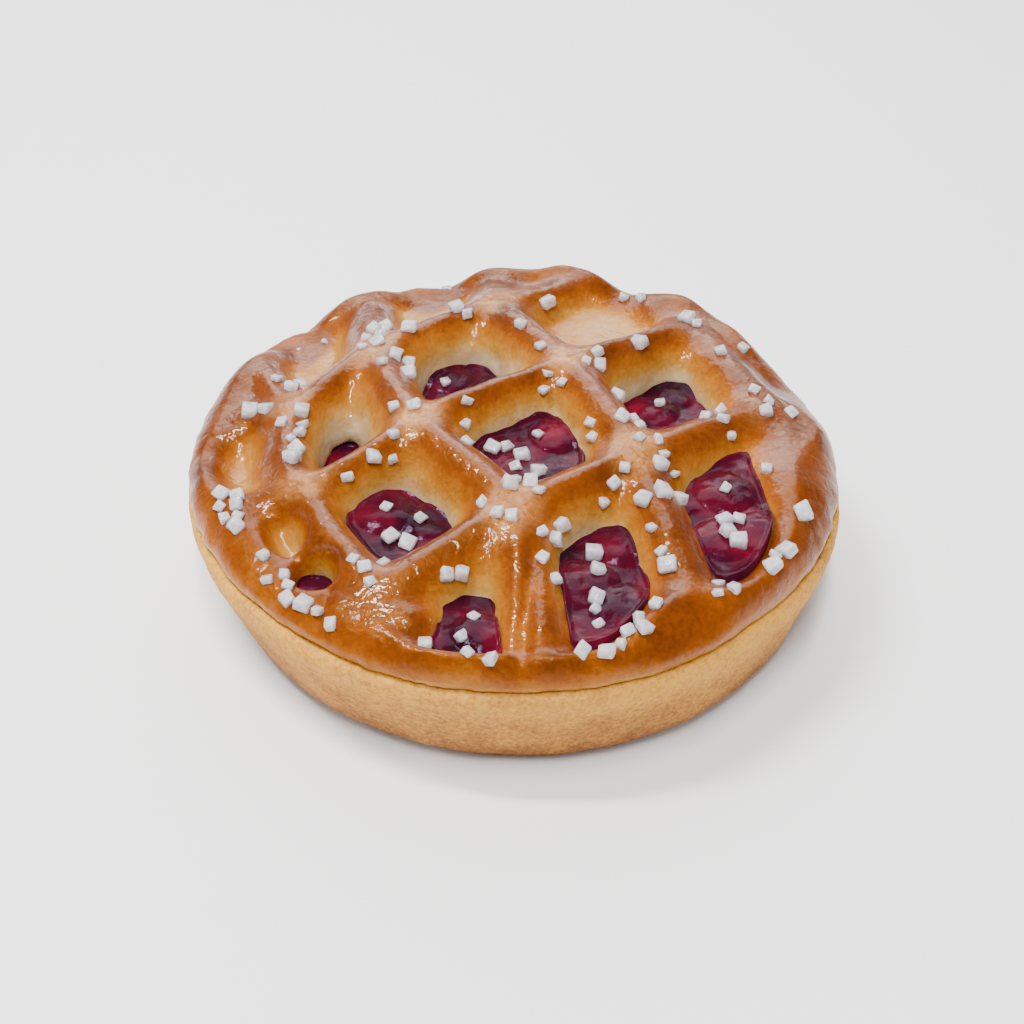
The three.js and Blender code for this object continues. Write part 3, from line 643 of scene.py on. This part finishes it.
def dough_material():
    n = Nodes("glazed_dough")
    patches = n.noise(7, detail=3, rough=0.5)
    specks = n.noise(0.9, detail=5, rough=0.7)
    flow = n.noise(2.2, detail=5, rough=0.65, warp=2.0)
    lumps = n.noise(3.0, detail=2, rough=0.5, warp=0.6)
    wrinkles = n.noise(1.5, detail=1, rough=0.4, warp=1.0)
    level = n.shift(n.attribute("bake"), patches, amount=0.07)
    level = n.shift(level, specks, amount=0.1)
    broken = n.remap(flow, low=0.35, high=0.65, to_low=0.2, to_high=0.95)
    # Painted sheen: the crossings' pale colour, streaked by the flow noise, stands in for a broad
    # reflection of the light behind.
    sheen_share = n.math("MULTIPLY", n.attribute("painted_sheen"), broken)
    base = n.mix(sheen_share, n.ramp(level, DOUGH_BROWNS), CROSSING_SHEEN)
    lumpy = n.bump(lumps, strength=0.3, distance=0.8)
    normal = n.bump(flow, strength=0.35, distance=0.4, below=lumpy)
    roughness = n.remap(specks, low=0.3, high=0.7, to_low=0.26, to_high=0.36)
    n.set(Base_Color=base, Roughness=roughness, Normal=normal)
    n.set(Specular_IOR_Level=0.35, Specular_Tint=(1.0, 0.42, 0.08, 1))
    n.set(Subsurface_Weight=0.1, Subsurface_Radius=(0.9, 0.25, 0.05), Subsurface_Scale=0.002)
    pooled = n.bump(lumps, strength=0.4, distance=0.8)
    wet = n.bump(wrinkles, strength=0.4, distance=0.3, below=pooled)
    glaze = n.math("MULTIPLY", n.attribute("glaze"), DOUGH_GLAZE)
    n.set(Coat_Weight=glaze, Coat_Roughness=0.03, Coat_Normal=wet)
    return n.material


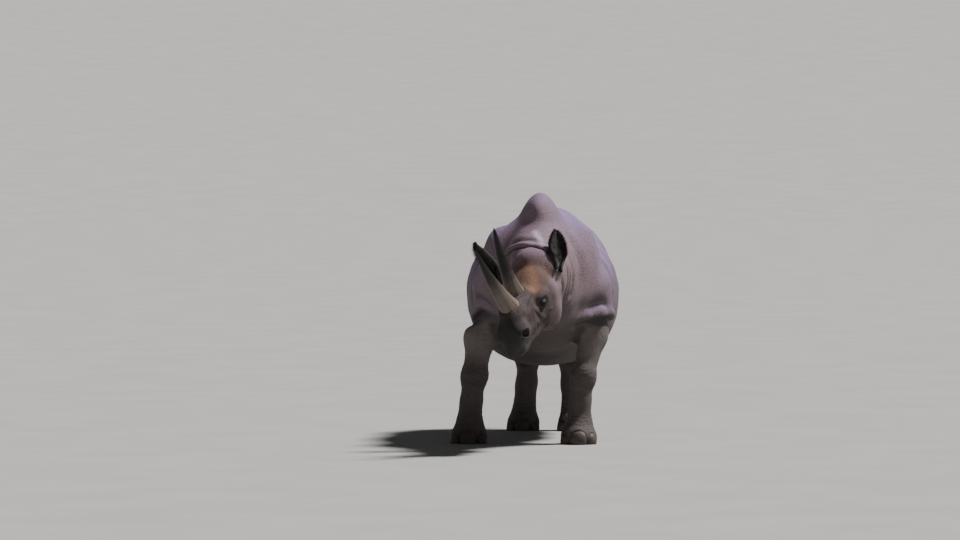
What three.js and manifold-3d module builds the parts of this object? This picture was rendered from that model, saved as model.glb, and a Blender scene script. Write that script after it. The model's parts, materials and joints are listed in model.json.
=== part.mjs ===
// A standing black rhinoceros at life size, in separate named solids that meet without overlap.
// Millimetres, +Z up. The animal faces -Y, its left side is +X, and its soles stand on Z = 0.
// The flesh is one smooth body, built from rounded forms that run into each other, and is then
// parted with thin plane cuts into head, neck, trunk, tail and legs.

import * as THREE from 'three';
import { mergeVertices } from 'three/addons/utils/BufferGeometryUtils.js';
import Module from 'manifold-3d';

const wasm = await Module();
wasm.setup();

// ---------------------------------------------------------------- driving dimensions

const WITHERS = 1560; // top of the shoulder hump
const CROUP = 1452; // top of the rump
const SADDLE = 1372; // lowest stretch of the back
const BELLY = 466; // ground clearance under the belly
const BARREL_WIDTH = 995;
const HUMP_WIDTH = 212;
const RUMP_Y = 1590; // back of the rump; the hump's top is at y = 0
const CHEST_Y = -440;

const HEAD_LENGTH = 735; // poll to tip of the upper lip
const HEAD_AT = [20, -640, 1068]; // middle of the head's joint with the neck
const HEAD_YAW = 20; // degrees to the animal's right
const HEAD_PITCH = 26; // degrees below level
const HEAD_ROLL = 9; // degrees, left ear up

// base is a radius; the smaller taper is, the fuller the middle of the horn
const FRONT_HORN = { length: 554, base: 65, lean: 31, curl: 21, taper: 0.9 };
const REAR_HORN = { length: 472, base: 60, lean: 18, curl: 37, taper: 0.71 };
const EAR_LENGTH = 262;
const EAR_WIDTH = 132;
const EAR_WALL = 13;
const EYE_RADIUS = 20;

const GAP = 0.4; // clear space in a cut between two solids
const DEG = Math.PI / 180;

const SKIN = { color: 0x8d8088, roughness: 0.82, metalness: 0 };
const FACE = { color: 0x93807c, roughness: 0.8, metalness: 0 };
const HORN = { color: 0x4a4038, roughness: 0.55, metalness: 0 };
const NAIL = { color: 0x5b5148, roughness: 0.6, metalness: 0 };
const EYE = { color: 0x1c120d, roughness: 0.12, metalness: 0 };

// ---------------------------------------------------------------- fields, negative inside

const vec = (a) => new THREE.Vector3(...a);

// An ellipsoid; turn is a pitch about X in degrees.
function ball(centre, radii, turn = 0) {
  const [rx, ry, rz] = radii;
  const c = Math.cos(turn * DEG);
  const s = Math.sin(turn * DEG);
  return (p) => {
    const x = p.x - centre[0];
    const dy = p.y - centre[1];
    const dz = p.z - centre[2];
    const y = c * dy + s * dz;
    const z = c * dz - s * dy;
    const near = Math.hypot(x / rx, y / ry, z / rz);
    const slope = Math.hypot(x / rx ** 2, y / ry ** 2, z / rz ** 2);
    return slope < 1e-9 ? -Math.min(rx, ry, rz) : (near * (near - 1)) / slope;
  };
}

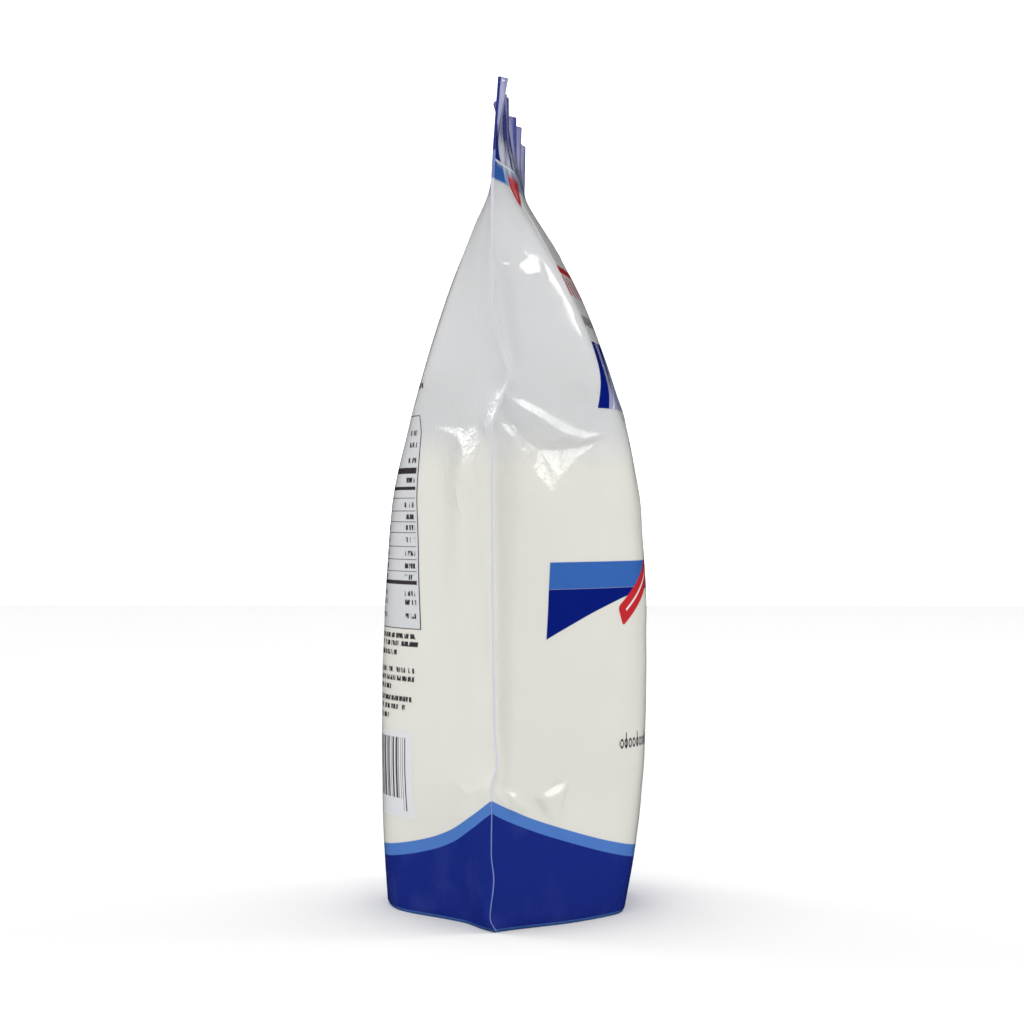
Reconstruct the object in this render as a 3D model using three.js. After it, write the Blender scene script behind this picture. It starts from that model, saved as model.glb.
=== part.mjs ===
// A filled flour bag of thin milky film, standing on its opened bottom gusset.
//
// The bag is one closed solid. Its skin is a stack of level sections. In every
// section the front and back film keep their flat width, so a section is found
// by bending a strip of that width until it bulges as far as the bag does there.
// Millimetres, +Z up, X across the bag from side weld to side weld, front at -Y.
import * as THREE from "three";

// ---------------------------------------------------------------- dimensions
const BAG_HEIGHT = 239; // floor to the top edge of the closed fin
const FILM_WIDTH = 165; // flat width of the film between the side welds
const FIN_HEIGHT = 20; // band pressed shut along the top
const FILM_PAIR = 0.9; // thickness given to front and back film where they touch
const WELD_BEAD = 0.8; // how far the melted side weld stands out
const FOLD_RADIUS = 1.2; // rounding of the bottom folds
const GUSSET_RELIEF = 5; // how high the gusset tents up under each end
const GUSSET_FLAT = 27; // half length of the gusset part that lies on the floor
const GUSSET_END = 5; // the tented part of the gusset ends this far from the weld
const FIN_WAVE_RUNOUT = 3; // how far below the fin its waves have died out
const WELD_PULL_FROM = 0.5; // share of the half film from which the weld's drift pulls

// The base outline is bowed forwards between its middle and the weld. The shares
// are of the half film: where the bow is full, and how fast it ends at the weld.
const BASE_BOW = { depth: 5.5, top: 45, fullFrom: 0.6, endShare: 0.35 };

const HALF_FILM = FILM_WIDTH / 2;
const FIN_BASE = BAG_HEIGHT - FIN_HEIGHT;

// How far the front and back film bulge from the middle plane, going up.
const BULGE = [
  { z: 0, front: 32.8, back: 38 },
  { z: 20, front: 37, back: 39.2 },
  { z: 50, front: 39.6, back: 39.8 },
  { z: 90, front: 40, back: 39 },
  { z: 120, front: 38.1, back: 36.7 },
  { z: 140, front: 34.8, back: 32.2 },
  { z: 160, front: 29, back: 26.8 },
  { z: 180, front: 21.5, back: 20 },
  { z: 200, front: 11, back: 11.6 },
  { z: 212, front: 3.4, back: 2.4 },
  { z: FIN_BASE, front: 0, back: 0.6 },
  { z: BAG_HEIGHT, front: 0, back: 0.6 },
];

// Where the soft ridge between side facet and face runs, as a share of the half
// film from the middle, how wide its bend is, and how much of the bend it takes.
const RIDGE = [
  { z: 0, place: 0.33, width: 0.26, share: 0.7 },
  { z: 40, place: 0.27, width: 0.6, share: 0.65 },
  { z: 100, place: 0.27, width: 0.8, share: 0.7 },
  { z: 140, place: 0.3, width: 0.5, share: 0.75 },
  { z: 160, place: 0.5, width: 0.3, share: 0.7 },
  { z: 180, place: 0.57, width: 0.16, share: 0.63 },
  { z: 200, place: 0.7, width: 0.12, share: 0.5 },
  { z: FIN_BASE, place: 0.93, width: 0.08, share: 0.35 },
  { z: BAG_HEIGHT, place: 0.93, width: 0.08, share: 0.35 },
];

// The side welds wander off the middle plane; both kink where the flour ends
// and again just above the gusset.
const WELD_DRIFT = [
  { z: 0, near: 1.8, far: 1.2 },
  { z: 4, near: 3.1, far: 0.4 },
  { z: 40, near: 3.3, far: -0.8 },
  { z: 47, near: 1.7, far: 0.6 },
  { z: 58, near: 2.4, far: 0.2 },
  { z: 128, near: 3, far: -1 },
  { z: 141, near: 3, far: 0.4 },
  { z: 150, near: 0.4, far: 2.6 },
  { z: 156, near: -1.7, far: 2.2 },
  { z: 165, near: 0.7, far: 0.3 },
  { z: 176, near: 2.4, far: -0.4 },
  { z: 208, near: 2.4, far: 0.6 },
  { z: FIN_BASE, near: 1.9, far: 0.4 },
  { z: BAG_HEIGHT, near: 0.8, far: 0.8 },
];

// Crests of the wavy top edge, as offsets from the plane of the fin.
const FIN_WAVES = [
  { x: -83, y: -0.4 },
  { x: -78, y: -1.8 },
  { x: -62, y: 1.4 },
  { x: -46, y: 0.6 },
  { x: -28, y: 3.2 },
  { x: 5, y: 0.4 },
  { x: 20, y: 2.6 },
  { x: 35, y: 0 },
  { x: 57, y: 2.4 },
  { x: 83, y: 0.1 },
];

// Dents are shallow three-cornered facets that the film folded into where it
// lies over the edge of the flour. Corners are (across, up) on the film.
const DENTS = [
  { side: "front", depth: 2.6, rim: 11, corners: [[-84, 151], [-30, 141], [-62, 123]] },
  { side: "back", depth: 1.6, rim: 9, corners: [[-35, 143], [-66, 124], [-77, 142]] },
  { side: "front", depth: 1.8, rim: 10, corners: [[84, 147], [64, 121], [38, 140]] },
  { side: "back", depth: 2.2, rim: 11, corners: [[84, 152], [28, 142], [58, 120]] },
];

// Long soft channels beside the welds and the pinched folds above the gusset.
const CHANNEL = { across: 78.5, width: 2.6, depth: 1.3, bottom: 45, top: 186, fade: 16 };
const PLEATS = [
  { side: "front", height: 1.3, width: 2.2, from: [-80, 40], dip: [-66, 34.5], to: [-48, 42] },
  { side: "back", height: 0.9, width: 2.4, from: [80, 39], dip: [64, 35], to: [50, 41] },
];

// Mesh fineness.
const COLUMNS = 46; // points across one film
const SECTION_STEPS = 110; // integration steps along half a film
const BEND_SEARCH_STEPS = 26;
const BASE_STRIPS = 6; // strips from front fold to back fold
const COLUMN_EVENNESS = 0.45; // 1 spreads the columns evenly, 0 crowds them at the welds
const ROW_BANDS = [
  { to: 32, step: 6.2 },
  { to: 50, step: 3 },
  { to: 118, step: 7.6 },
  { to: 160, step: 3.5 },
  { to: 204, step: 5.5 },
  { to: FIN_BASE, step: 3 },
  { to: BAG_HEIGHT, step: 4 },
];

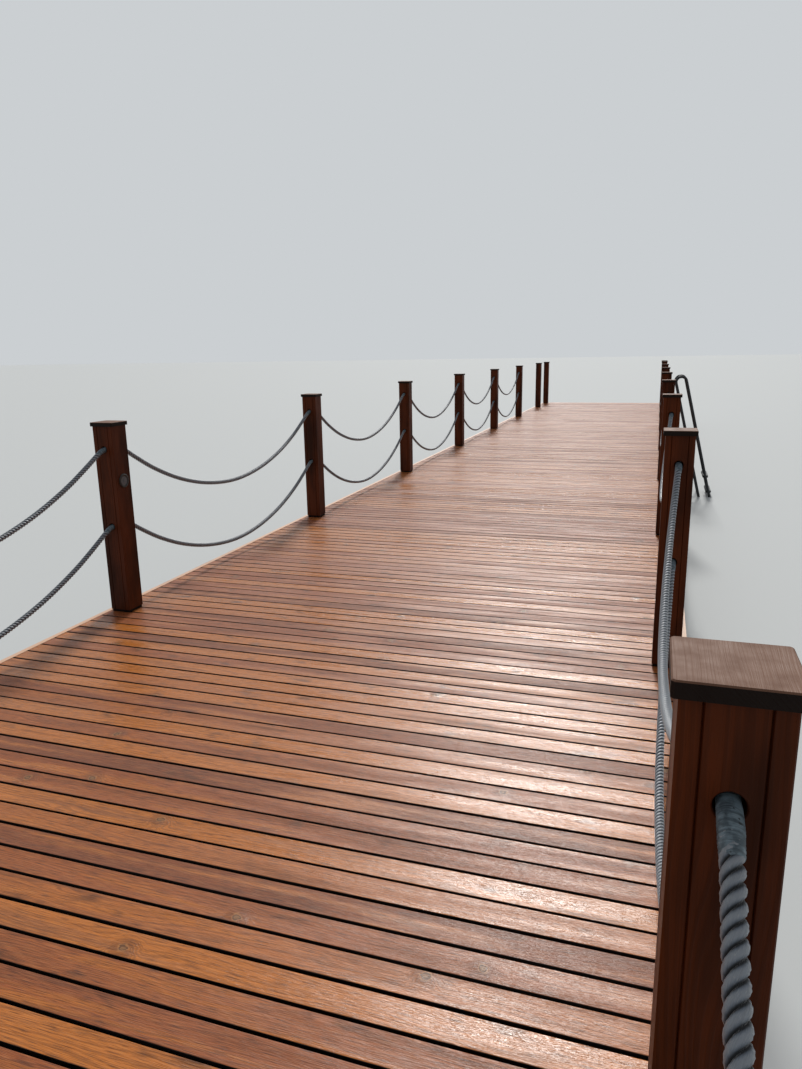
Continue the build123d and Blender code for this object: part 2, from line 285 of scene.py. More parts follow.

-=-=-=-=-

▶ EXERCISE INSTRUCTIONS
List each line in the listing that contains the string "script".

▶ THE OUTPUT
What three.js and manifold-3d module builds the parts of this object? This picture was rendered from that model, saved as model.glb, and a Blender scene script. Write that script after it. The model's parts, materials and joints are listed in model.json.
Reconstruct the object in this render as a 3D model using three.js. After it, write the Blender scene script behind this picture. It starts from that model, saved as model.glb.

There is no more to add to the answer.